Francesco Moriello, Martijn Hidding

We define linearly reducible elliptic Feynman integrals, and we show that they can be algorithmically solved up to arbitrary order of the dimensional regulator by direct integration of their Feynman parametric representation. We show that the solution, to all orders, can be expressed in terms of a natural generalization of Goncharov polylogarithms, where the last integration kernel is an elementary algebraic function encoding the elliptic nature of the integrals, while all the inner integrations are polylogarithmic. We find empirically that in fact many elliptic Feynman integrals are linearly reducible. We expose these properties by solving representative, previously unknown integrals up to sufficiently high order.
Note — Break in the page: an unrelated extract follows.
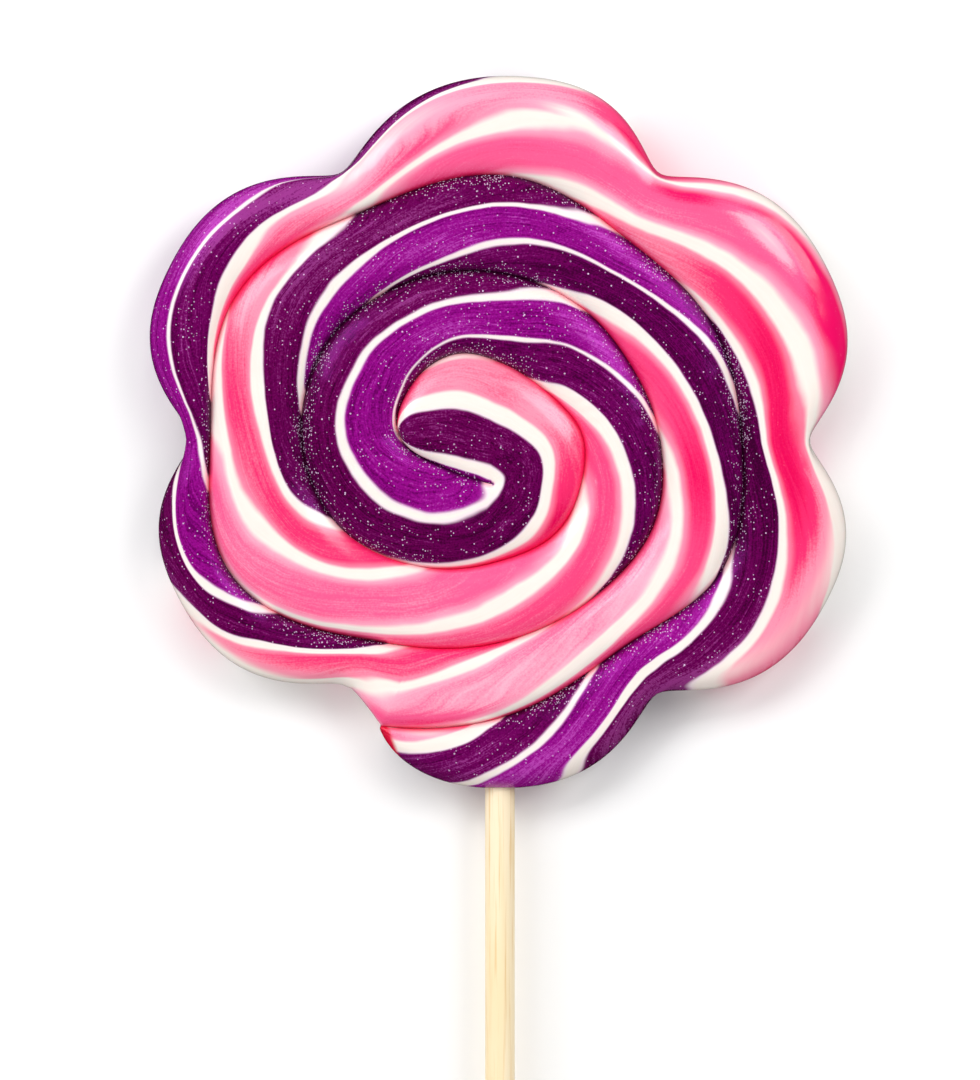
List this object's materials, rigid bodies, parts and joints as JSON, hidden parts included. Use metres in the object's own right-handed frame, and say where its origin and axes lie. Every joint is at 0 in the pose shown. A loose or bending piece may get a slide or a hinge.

The integration algorithm seamlessly applies to single and multiscale integrals. Remarkably, for the examples we consider, it is always possible to perform a basis choice such that the polylogarithmic part of the result is a pure function of uniform transcendental weight. The direct integration method we use is very efficient, as no IBP reductions, boundary conditions, or solution of (higher order) differential equations are required in order to compute a given Feynman integral.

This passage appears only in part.